Set problem
Repeat the material exactly, leaving nothing out.

------ Data excerpt ------

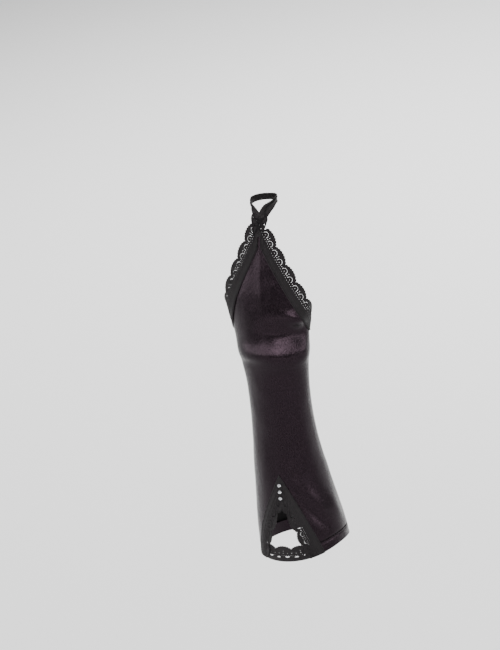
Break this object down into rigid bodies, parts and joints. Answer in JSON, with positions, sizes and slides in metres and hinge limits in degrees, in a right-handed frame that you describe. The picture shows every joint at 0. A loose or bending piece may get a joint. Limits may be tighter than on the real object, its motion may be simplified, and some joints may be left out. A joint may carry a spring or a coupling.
{
  "type": "satin glove",
  "caption": "Long fingerless black satin glove with a point over the hand, a lace finger loop, scalloped lace edges and a laced keyhole under cut stones.",
  "frame": {"origin": "centre of the opening at the elbow end, where the forearm goes in", "axes": "+Z along the arm from the elbow towards the fingers, -Y out of the back of the hand, +X towards the thumb"},
  "size_m": [0.0753, 0.0699, 0.2968],
  "materials": {
    "satin": "black stretch satin with a soft sheen and a matt reverse",
    "lace": "dull black stretch lace",
    "crystal": "clear foil-backed cut stone"
  },
  "bodies": {
    "root": {"sleeve": "satin", "arm_hem": "satin", "hand_lace": "lace", "finger_loop": "lace", "keyhole_lace": "lace", "keyhole_bridge": "lace", "stone_1": "crystal", "stone_2": "crystal", "stone_3": "crystal"}
  },
  "joints": []
}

------

Exercise answer
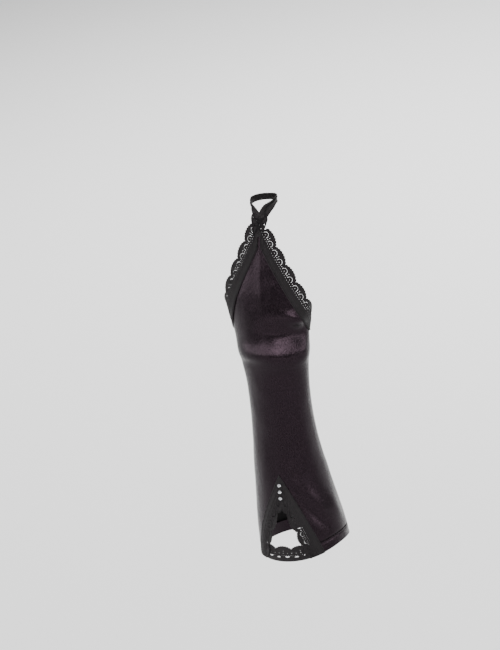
Break this object down into rigid bodies, parts and joints. Answer in JSON, with positions, sizes and slides in metres and hinge limits in degrees, in a right-handed frame that you describe. The picture shows every joint at 0. A loose or bending piece may get a joint. Limits may be tighter than on the real object, its motion may be simplified, and some joints may be left out. A joint may carry a spring or a coupling.
{
  "type": "satin glove",
  "caption": "Long fingerless black satin glove with a point over the hand, a lace finger loop, scalloped lace edges and a laced keyhole under cut stones.",
  "frame": {"origin": "centre of the opening at the elbow end, where the forearm goes in", "axes": "+Z along the arm from the elbow towards the fingers, -Y out of the back of the hand, +X towards the thumb"},
  "size_m": [0.0753, 0.0699, 0.2968],
  "materials": {
    "satin": "black stretch satin with a soft sheen and a matt reverse",
    "lace": "dull black stretch lace",
    "crystal": "clear foil-backed cut stone"
  },
  "bodies": {
    "root": {"sleeve": "satin", "arm_hem": "satin", "hand_lace": "lace", "finger_loop": "lace", "keyhole_lace": "lace", "keyhole_bridge": "lace", "stone_1": "crystal", "stone_2": "crystal", "stone_3": "crystal"}
  },
  "joints": []
}